IBM's software boss Steve Mills explains why the computer industry's pursuit of this enterprise security grail--however noble--is bound to end in disappointment.

3 min read
If you lived your life according to what you read about crime in the daily papers, you wouldn't get out of bed in the morning. The same is true of much of what we're seeing about Web security.

Web insecurity is news--Web security isn't.

Online commerce is the fastest growing marketplace on earth, but you wouldn't think the Web was so great after reading about Web security. One recent report says credit card fraud is now 12 times higher online than in stores, while another report pegs online fraud at four times the old-fashioned kind.

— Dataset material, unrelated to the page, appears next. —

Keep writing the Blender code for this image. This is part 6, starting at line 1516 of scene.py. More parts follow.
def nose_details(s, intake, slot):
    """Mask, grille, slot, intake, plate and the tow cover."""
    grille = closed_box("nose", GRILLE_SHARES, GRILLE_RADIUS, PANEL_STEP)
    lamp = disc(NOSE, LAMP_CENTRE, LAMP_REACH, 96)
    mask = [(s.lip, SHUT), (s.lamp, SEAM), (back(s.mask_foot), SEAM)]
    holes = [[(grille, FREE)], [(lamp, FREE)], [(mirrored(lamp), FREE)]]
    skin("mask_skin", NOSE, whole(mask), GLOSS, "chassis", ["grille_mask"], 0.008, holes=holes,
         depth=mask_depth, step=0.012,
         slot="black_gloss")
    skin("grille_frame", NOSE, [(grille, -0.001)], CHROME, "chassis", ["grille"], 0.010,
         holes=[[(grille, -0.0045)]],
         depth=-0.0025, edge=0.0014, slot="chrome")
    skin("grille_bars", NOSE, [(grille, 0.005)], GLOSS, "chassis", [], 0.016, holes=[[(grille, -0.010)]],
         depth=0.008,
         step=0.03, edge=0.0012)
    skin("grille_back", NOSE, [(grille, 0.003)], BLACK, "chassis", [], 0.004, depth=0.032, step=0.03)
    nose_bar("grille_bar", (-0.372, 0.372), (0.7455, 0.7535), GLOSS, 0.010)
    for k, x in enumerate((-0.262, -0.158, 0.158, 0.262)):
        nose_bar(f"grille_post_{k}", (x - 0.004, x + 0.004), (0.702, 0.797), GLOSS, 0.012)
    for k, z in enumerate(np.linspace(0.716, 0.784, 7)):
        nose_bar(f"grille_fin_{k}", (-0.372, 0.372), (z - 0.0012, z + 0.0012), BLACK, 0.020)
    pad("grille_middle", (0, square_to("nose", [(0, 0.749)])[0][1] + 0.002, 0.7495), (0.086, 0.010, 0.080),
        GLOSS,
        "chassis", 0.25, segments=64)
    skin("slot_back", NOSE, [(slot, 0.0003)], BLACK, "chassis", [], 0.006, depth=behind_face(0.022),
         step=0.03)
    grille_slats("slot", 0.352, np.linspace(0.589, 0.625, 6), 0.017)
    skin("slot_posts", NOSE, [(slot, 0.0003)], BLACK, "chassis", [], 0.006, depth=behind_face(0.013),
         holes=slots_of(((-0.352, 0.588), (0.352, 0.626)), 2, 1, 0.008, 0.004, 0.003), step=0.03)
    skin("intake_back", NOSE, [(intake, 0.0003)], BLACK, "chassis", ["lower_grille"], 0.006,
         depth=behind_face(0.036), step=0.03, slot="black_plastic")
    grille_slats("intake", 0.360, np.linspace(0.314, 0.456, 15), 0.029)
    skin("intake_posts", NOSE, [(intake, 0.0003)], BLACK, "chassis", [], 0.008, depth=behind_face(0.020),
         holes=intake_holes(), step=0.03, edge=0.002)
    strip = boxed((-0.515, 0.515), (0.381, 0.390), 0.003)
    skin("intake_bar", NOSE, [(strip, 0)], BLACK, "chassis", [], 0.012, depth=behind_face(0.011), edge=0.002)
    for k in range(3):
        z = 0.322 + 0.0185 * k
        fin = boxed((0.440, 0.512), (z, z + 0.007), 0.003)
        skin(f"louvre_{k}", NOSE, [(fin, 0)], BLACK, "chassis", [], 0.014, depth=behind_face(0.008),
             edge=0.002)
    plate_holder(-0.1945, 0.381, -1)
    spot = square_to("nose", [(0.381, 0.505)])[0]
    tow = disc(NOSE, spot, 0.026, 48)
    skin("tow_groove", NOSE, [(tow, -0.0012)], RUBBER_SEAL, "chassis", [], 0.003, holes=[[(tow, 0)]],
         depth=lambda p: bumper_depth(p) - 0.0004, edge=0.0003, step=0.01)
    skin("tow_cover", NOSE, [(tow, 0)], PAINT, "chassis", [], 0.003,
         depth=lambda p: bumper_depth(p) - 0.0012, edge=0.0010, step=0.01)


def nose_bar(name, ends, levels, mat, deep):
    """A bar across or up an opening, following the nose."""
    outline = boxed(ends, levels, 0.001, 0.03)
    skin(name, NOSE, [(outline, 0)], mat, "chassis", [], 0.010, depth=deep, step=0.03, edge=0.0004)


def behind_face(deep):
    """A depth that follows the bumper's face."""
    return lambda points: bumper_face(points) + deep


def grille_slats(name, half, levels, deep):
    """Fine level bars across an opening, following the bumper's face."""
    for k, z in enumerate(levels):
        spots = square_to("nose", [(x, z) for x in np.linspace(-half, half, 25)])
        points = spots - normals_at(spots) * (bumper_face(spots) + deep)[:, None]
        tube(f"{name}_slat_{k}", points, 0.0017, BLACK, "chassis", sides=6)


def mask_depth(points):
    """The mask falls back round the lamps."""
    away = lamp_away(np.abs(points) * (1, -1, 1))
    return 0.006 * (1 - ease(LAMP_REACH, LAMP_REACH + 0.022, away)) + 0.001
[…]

No matter how you slice it, that's fearsome--until you realize that the Web is driving double-digit sales growth, and online fraud still accounts for less than 1.2 cents out of every dollar spent online.

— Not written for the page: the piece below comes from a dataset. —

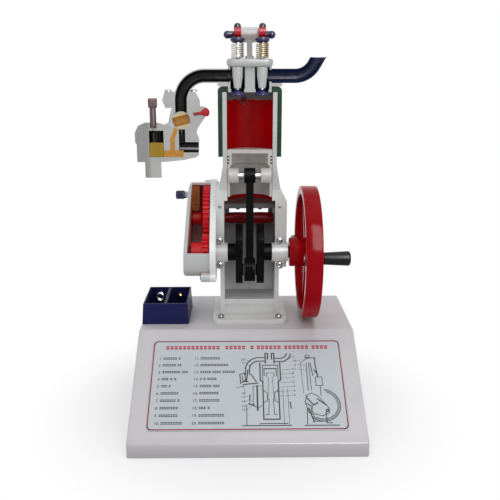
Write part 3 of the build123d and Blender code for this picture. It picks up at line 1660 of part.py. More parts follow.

Managing Web security presents a huge challenge, but it's manageable.

All technologies have risks that need to be managed against their business impact. The job of the IT professional is identifying and then minimizing this risk in a way that allows us to introduce new technologies that drive business performance.

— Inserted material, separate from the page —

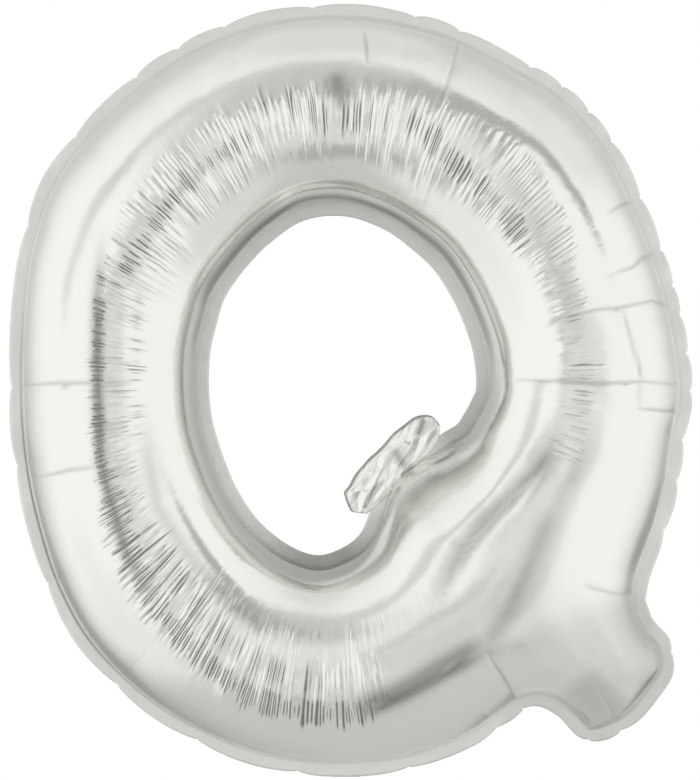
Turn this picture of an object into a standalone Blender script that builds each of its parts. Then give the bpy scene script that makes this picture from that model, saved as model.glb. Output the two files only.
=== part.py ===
"""Inflated foil letter balloon, a capital Q. Metres, +Z up, the front faces -Y.

The origin is the middle of the ring, in the plane where the two halves are welded together. Two half
shells of film meet in that plane at two flat welded hems, one round the outside and one round the hole.
A crinkled tip of the tail stands in the hole, and the filling neck is folded up behind the bottom hem.
"""

from math import cos, pi, radians, sin

import bmesh
import bpy
import numpy as np

WALL = 0.010  # thickness of each half shell
FULLNESS = 0.78  # bulge of the film, where 1 would be a round tube
HEM_WIDTH = 0.014  # from the weld line to the cut edge
HEM_THICKNESS = 0.0015
GAP = 0.0003  # between two pieces that lie face to face

TIP_THICKNESS = 0.010
TIP_SEAT_THICKNESS = 0.0018

NECK_WIDTH = 0.038
NECK_LENGTH = 0.080
NECK_FILM = 0.0008
LINER_FILM = 0.0006
LINER_WIDTH = 0.028
NECK_RISE = radians(26.0)  # slope of the folded neck above +Y, just under the back half
AXIS_DROP = 0.0015  # fold line below the hem's edge
NECK_START = 0.0019  # from the fold line to the neck's film

POINTS_PER_ROW = 3  # sections from one row of LETTER to the next
LINES_ACROSS = 20  # steps of the inflation grid from the hole to the outside
SMOOTHING_ROUNDS = 60  # of the inflation grid
ARC_STEPS = 10  # straight steps over the bulge of one half

# Cut edges of the flat hems, as angle and distance from the middle of the ring.
# Angles are in degrees, anticlockwise from +X as seen from the front, and distances in millimetres.
# Columns: outer angle, outer distance, hole angle, hole distance. The rows from 296 to 327 go round the tail.
LETTER = [
    (0, 428, 0, 162),
    (15, 424, 15, 163),
    (30, 431, 30, 166),
    (42, 447, 42, 172),
    (53, 457, 53, 180),
    (64, 456, 64, 187),
    (76, 464, 76, 198),
    (90, 469, 90, 208),
    (104, 470, 104, 209),
    (118, 465, 118, 198),
    (131, 457, 131, 189),
    (144, 452, 144, 183),
    (155, 438, 155, 175),
    (166, 422, 166, 171),
    (180, 414, 180, 168),
    (194, 419, 194, 169),
    (206, 431, 206, 172),
    (216, 447, 216, 178),
    (226, 461, 226, 187),
    (238, 471, 238, 199),
    (250, 478, 250, 209),
    (260, 482, 260, 213),
    (270, 482, 268, 203),
    (280, 480, 276, 184),
    (290, 471, 283, 151),
    (296, 461, 289, 133),
    (300.5, 460, 295, 124),
    (302.9, 485, 300, 119),
    (303.7, 524, 304, 117),
    (306, 541, 308, 116),
    (310.5, 550, 313, 117),
    (315, 545, 318, 119),
    (319, 537, 322, 122),
    (321.8, 510, 326, 126),
    (322.8, 474, 331, 131),
    (327, 446, 336, 138),
    (334, 436, 341, 147),
    (342, 430, 346, 151),
    (351, 424, 353, 157),
]

# Tip of the tail in the hole: hole angle where it is seated, then x and z of its free edge, in millimetres.
TIP = [
    (279.5, 4, -153),
    (287, 3, -124),
    (298, 21, -97),
    (310, 48, -73),
    (322, 73, -54),
    (335, 97, -38),
]


def clear_scene():
    for found in list(bpy.data.objects):
        bpy.data.objects.remove(found, do_unlink=True)


def new_collection(name):
    made = bpy.data.collections.new(name)
    bpy.context.scene.collection.children.link(made)
    return made


def new_material(name, colour, metallic, roughness):
    made = bpy.data.materials.new(name)
    made.use_nodes = True
    shader = made.node_tree.nodes["Principled BSDF"]
    shader.inputs["Base Color"].default_value = (*colour, 1.0)
    shader.inputs["Metallic"].default_value = metallic
    shader.inputs["Roughness"].default_value = roughness
    return made


def closed_curve(points, steps):
    """A smooth closed curve through the points, with this many steps from each one to the next."""
    t = (np.arange(steps) / steps)[None, :, None]
    before, here = np.roll(points, 1, axis=0)[:, None], points[:, None]
    after, later = np.roll(points, -1, axis=0)[:, None], np.roll(points, -2, axis=0)[:, None]
    curve = 0.5 * (
        2 * here
        + (after - before) * t
        + (2 * before - 5 * here + 4 * after - later) * t**2
        + (3 * here - before - 3 * after + later) * t**3
    )
    return curve.reshape(-1, points.shape[1])


def edge_of(angle_column, distance_column):
    """One cut edge of the letter as x and z, from two columns of LETTER."""
    table = np.array(LETTER, float)
    angle = np.radians(table[:, angle_column])
    distance = table[:, distance_column] / 1000
    corners = np.stack([distance * np.cos(angle), distance * np.sin(angle)], axis=1)
    return closed_curve(corners, POINTS_PER_ROW)


def inset(edge, width, side):
    """The edge moved by this width at right angles to itself: inwards for side 1, outwards for -1."""
    along = np.roll(edge, -1, axis=0) - np.roll(edge, 1, axis=0)
    across = np.stack([-along[:, 1], along[:, 0]], axis=1)
    return edge + side * width * across / np.linalg.norm(across, axis=1, keepdims=True)


def film_grid(hole_weld, outer_weld):
    """Points between the two weld lines, [step across, section].

    Each is moved to the middle of its neighbours, which bends the lines across so that they meet both welds
    fairly. Then the points of each line are spread evenly along it.
    """
    share = np.linspace(0, 1, LINES_ACROSS + 1)[:, None, None]
    grid = hole_weld + (outer_weld - hole_weld) * share
    for _ in range(SMOOTHING_ROUNDS):
        around = np.roll(grid, 1, axis=1) + np.roll(grid, -1, axis=1)
        grid[1:-1] = (grid[:-2] + grid[2:] + around[1:-1]) / 4
    steps = np.linalg.norm(np.diff(grid, axis=0), axis=2)
    place = np.vstack([np.zeros(grid.shape[1]), steps.cumsum(axis=0)])
    for section, line in enumerate(np.moveaxis(grid.copy(), 1, 0)):
        even = place[-1, section] * share.ravel()
        grid[:, section, 0] = np.interp(even, place[:, section], line[:, 0])
        grid[:, section, 1] = np.interp(even, place[:, section], line[:, 1])
    return grid


def inflation(grid):
    """Height of the inflated film at each grid point: the root of a soap film's rise over the same outline.

    The rise solves a Poisson equation with no height at the welds, by triangles and cotangent weights. Over a
    long straight band its root is a half circle.
    """
    rows, sections = grid.shape[:2]
    points = grid.reshape(-1, 2)
    index = np.arange(rows * sections).reshape(rows, sections)
    a, b = index[:-1].ravel(), np.roll(index, -1, axis=1)[:-1].ravel()
    c, d = index[1:].ravel(), np.roll(index, -1, axis=1)[1:].ravel()
    corners = np.concatenate([np.stack([a, b, d], axis=1), np.stack([a, d, c], axis=1)])
    stiffness = np.zeros((len(points), len(points)))
    load = np.zeros(len(points))
    for turn in range(3):
        i, j, k = np.roll(corners, turn, axis=1).T
        first, second = points[i] - points[k], points[j] - points[k]
        area = np.abs(first[:, 0] * second[:, 1] - first[:, 1] * second[:, 0])
        weight = (first * second).sum(axis=1) / area / 2
        np.add.at(stiffness, (i, j), -weight)
        np.add.at(stiffness, (j, i), -weight)
        np.add.at(stiffness, (i, i), weight)
        np.add.at(stiffness, (j, j), weight)
        np.add.at(load, k, area / 3)
    free = index[1:-1].ravel()
    rise = np.zeros(len(points))
    rise[free] = np.linalg.solve(stiffness[np.ix_(free, free)], load[free])
    return FULLNESS * np.sqrt(rise).reshape(rows, sections)


def across(grid, share):
    """The grid's values at this share of the way from the hole to the outside, one share for each section."""
    place = np.clip(share, 0, 1) * LINES_ACROSS
    low = np.minimum(place.astype(int), LINES_ACROSS - 1)
    part = place - low
    section = np.arange(grid.shape[1])
    if grid.ndim == 3:
        part = part[:, None]
    return grid[low, section] * (1 - part) + grid[low + 1, section] * part


def wall_share(grid):
    """How far the wall reaches in from each weld, as a share of the way across: at the hole, at the outside."""
    steps = np.linalg.norm(np.diff(grid, axis=0), axis=2)
    return WALL / steps[0] / LINES_ACROSS, WALL / steps[-1] / LINES_ACROSS


def half_sections(grid, rise, side):
    """Closed sections of one half shell, [section, point]: out over the bulge, and back inside the wall."""
    hole_wall, outer_wall = wall_share(grid)
    crest = rise.max(axis=0)
    rim = HEM_THICKNESS / 2 + GAP
    outside, inside = [], []
    for turn in np.linspace(0, pi, ARC_STEPS + 1):
        share = np.full(grid.shape[1], (1 - cos(turn)) / 2)
        height = across(rise**2, share) ** 0.5
        outside.append((across(grid, share), height))
        inner_share = hole_wall + share * (1 - hole_wall - outer_wall)
        inside.append((across(grid, inner_share), height * (crest - WALL) / crest))
    rings = [
        np.stack([flat[:, 0], side * (rim + height), flat[:, 1]], axis=1)
        for flat, height in outside + inside[::-1]
    ]
    return np.stack(rings, axis=1)


def hem_sections(first, second):
    """Closed sections of a flat hem between two lines in the welding plane."""
    half = HEM_THICKNESS / 2
    corners = [(first, -half), (second, -half), (second, half), (first, half)]
    rings = [np.stack([line[:, 0], np.full(len(line), y), line[:, 1]], axis=1) for line, y in corners]
    return np.stack(rings, axis=1)


def loft(name, sections, closed, material, collection):
    """A closed solid through sections with equal numbers of points: a ring, or a bar with two end faces."""
    count, around = sections.shape[:2]
    shape = bmesh.new()
    verts = [[shape.verts.new(point) for point in section] for section in sections]
    for i in range(count if closed else count - 1):
        here, after = verts[i], verts[(i + 1) % count]
        for k in range(around):
            following = (k + 1) % around
            shape.faces.new((here[k], here[following], after[following], after[k]))
    if not closed:
        shape.faces.new(verts[0][::-1])
        shape.faces.new(verts[-1])
    bmesh.ops.recalc_face_normals(shape, faces=shape.faces)
    mesh = bpy.data.meshes.new(name)
    shape.to_mesh(mesh)
    shape.free()
    mesh.shade_smooth()
    mesh.set_sharp_from_angle(angle=radians(35))
    mesh.materials.append(material)
    made = bpy.data.objects.new(name, mesh)
    collection.objects.link(made)
    return made


def tip_sections(hole_edge):
    """Sections of the tail's tip, each a lens from its seat on the hem of the hole to its free edge."""
    table = np.array(TIP, float)
    angles = np.degrees(np.arctan2(hole_edge[:, 1], hole_edge[:, 0])) % 360
    sections = []
    for angle, edge in zip(angles, hole_edge):
        if not TIP[0][0] <= angle <= TIP[-1][0]:
            continue
        seat = edge * (1 - GAP / np.linalg.norm(edge))
        free = np.array([np.interp(angle, table[:, 0], table[:, column]) for column in (1, 2)]) / 1000
        lower, upper = [], []
        for share in (0, 0.25, 0.6, 1):
            flat = seat + (free - seat) * share
            swell = sin(pi * min(share, 0.9)) * (TIP_THICKNESS - TIP_SEAT_THICKNESS)
            half = (TIP_SEAT_THICKNESS + swell) / 2
            lower.append((flat[0], -half, flat[1]))
            upper.append((flat[0], half, flat[1]))
        sections.append(lower + upper[::-1])
    return np.array(sections)


def add_sheet(name, width, length, start, thickness, offset, pivot, material, collection):
    """A flat sheet of film on the folded neck: start is its distance from the fold, offset its place through it."""
    shape = bmesh.new()
    bmesh.ops.create_cube(shape, size=1)
    bmesh.ops.scale(shape, vec=(width, length, thickness), verts=shape.verts)
    bmesh.ops.translate(shape, vec=(0, start + length / 2, offset), verts=shape.verts)
    mesh = bpy.data.meshes.new(name)
    shape.to_mesh(mesh)
    shape.free()
    mesh.materials.append(material)
    made = bpy.data.objects.new(name, mesh)
    made.parent = pivot
    collection.objects.link(made)


def add_neck(bottom, film, liner, collection):
    """The filling neck: two films with the valve's liner between them, on a pivot at the fold line."""
    pivot = bpy.data.objects.new("neck_fold", None)
    pivot.location = (0, 0, bottom - AXIS_DROP)
    pivot.rotation_euler = (NECK_RISE, 0, 0)
    collection.objects.link(pivot)
    layer = LINER_FILM / 2 + GAP + NECK_FILM / 2
    outer = ("neck_front_film", NECK_WIDTH, NECK_LENGTH, NECK_START, NECK_FILM, -layer, pivot)
    inner = ("neck_back_film", NECK_WIDTH, NECK_LENGTH, NECK_START, NECK_FILM, layer, pivot)
    middle = ("valve_liner", LINER_WIDTH, NECK_LENGTH, NECK_START, LINER_FILM, 0, pivot)
    add_sheet(*outer, film, collection)
    add_sheet(*inner, film, collection)
    add_sheet(*middle, liner, collection)


def main():
    clear_scene()
    balloon = new_collection("letter_foil_balloon")
    film = new_material("silver_film", (0.80, 0.80, 0.77), 1.0, 0.22)
    hem_film = new_material("welded_hem", (0.74, 0.74, 0.71), 1.0, 0.32)
    liner = new_material("clear_liner", (0.86, 0.86, 0.84), 0.0, 0.35)

    outer_edge = edge_of(0, 1)
    hole_edge = edge_of(2, 3)
    outer_weld = inset(outer_edge, HEM_WIDTH, 1)
    hole_weld = inset(hole_edge, HEM_WIDTH, -1)
    grid = film_grid(hole_weld, outer_weld)
    rise = inflation(grid)

    loft("front_panel", half_sections(grid, rise, -1), True, film, balloon)
    loft("back_panel", half_sections(grid, rise, 1), True, film, balloon)
    hole_wall, outer_wall = wall_share(grid)
    loft("outer_hem", hem_sections(outer_edge, across(grid, 1 - outer_wall)), True, hem_film, balloon)
    loft("hole_hem", hem_sections(hole_edge, across(grid, hole_wall)), True, hem_film, balloon)
    loft("tail_tip", tip_sections(hole_edge), False, film, balloon)
    add_neck(outer_edge[:, 1].min(), film, liner, balloon)


main()
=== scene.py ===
"""Looks of an inflated silver foil balloon, a capital Q: two puckered halves of film, their welded hems, the
crinkled tip of the tail and the filling neck. Metres, +Z up, the front faces -Y."""

from math import cos, pi, radians, sin

import bmesh
import bpy
import numpy as np
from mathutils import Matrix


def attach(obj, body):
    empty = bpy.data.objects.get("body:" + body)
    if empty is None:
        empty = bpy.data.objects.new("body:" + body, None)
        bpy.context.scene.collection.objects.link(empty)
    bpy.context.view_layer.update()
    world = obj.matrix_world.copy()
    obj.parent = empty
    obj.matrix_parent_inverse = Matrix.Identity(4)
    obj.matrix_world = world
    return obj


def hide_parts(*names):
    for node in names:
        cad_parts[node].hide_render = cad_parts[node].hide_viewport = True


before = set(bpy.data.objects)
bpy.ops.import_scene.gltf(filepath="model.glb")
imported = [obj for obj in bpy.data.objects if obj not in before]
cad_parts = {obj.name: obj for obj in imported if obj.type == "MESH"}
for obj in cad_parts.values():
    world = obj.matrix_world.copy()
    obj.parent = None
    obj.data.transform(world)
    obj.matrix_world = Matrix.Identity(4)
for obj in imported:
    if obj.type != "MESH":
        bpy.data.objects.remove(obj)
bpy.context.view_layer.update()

# The letter's outline and its bulge, as on the part
HEM_WIDTH = 0.014  # from the weld line to the cut edge
FULLNESS = 0.84  # bulge of the film, where 1 would be a round tube
WELD_EASE = 0.030  # height below which the film leaves the outer weld at a slant, not square to it
TIP_EASE = 0.060  # the same at the hole's weld, along the root of the tail's tip
CREST_SHIFT = 0.05  # share of the width by which the crest lies further out than a soap film's
ROWS_APART = 4  # sections of the coarse inflation grid for each row of LETTER
LINES_ACROSS = 24  # steps of that grid from the hole to the outside
SMOOTHING_ROUNDS = 110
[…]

Another common error is imagining that security was bulletproof before the Web started to take over. Fifteen years ago, business was conducted largely by phone and physical transaction, and criminals found ways to tap phones, overhear conversations and steal physical data. No IT security system in the world is stronger than its weakest link, which is the human being.

The real issue today is maximizing the effectiveness of Web technology as we reduce risk.
The real issue today is maximizing the effectiveness of Web technology as we reduce risk. This is happening to a greater degree than most people realize. In any Web transaction, business needs to manage several challenges. The enterprise needs to identify who its users are, what they should be allowed to do, and what policies will drive business decisions. These policies, for example, have to define the rights of different types of users--customers, employees, suppliers and business partners.

As we build greater enterprise security, this added protection must integrate easily across the business. For example, as employees enter and leave the business, IT administrators need to be able to update online access rights without also having to recode multiple applications for each employee.

With employee turnover rates approaching 100 percent in some industries, it's so costly and complex to manage security across diverse systems and applications that many employees have access rights to corporate systems they shouldn't have because these rights are outdated. In fact, 20 percent of corporate system accounts belong to employees who haven't worked for the company for five years or longer.

Ease-of-use, flexibility and economy also need to be built into the way we manage Web commerce risk. Today, the customer is asked to provide several layers of information for authentication: an I.D., password, credit card number, and possibly other identifying information like the customer's date of birth or Zip code. If this information checks out with the credit card company and the business, the customer is allowed to complete the transaction.

Retailers and credit card companies are working on additional layers of protection to weed out the bad guys, but the limiting factor is ease of use. These protections shouldn't make online shopping so onerous that nobody will want to do it.

Another common error is imagining that security was bulletproof before the Web started to take over.
Of course, it's possible for criminals to obtain information online, just as they can forge credit cards and obtain credit card numbers to make illegal purchases in-store and thru call centers. And you don't have to come up with a valid I.D. or password to make an illegal physical purchase.

The next step in improving online security may be biometrics, which identifies users based on their physical characteristics. We use biometrics to a degree now with digital photos of users on driver's licenses and credit cards. The Internet will allow us to digitize additional physical characteristics--for example, using a finger or palm print or retinal scan.

As we improve biometrics, the test of this technology will be its cost effectiveness, along with how it squares with equally important business imperatives like protecting consumer privacy and trust.

So will Internet security ever be fully guaranteed? Based on where we've been and where we're headed, we have every right to expect the Web to become increasingly secure as security continues to enable, rather than strangle, business performance.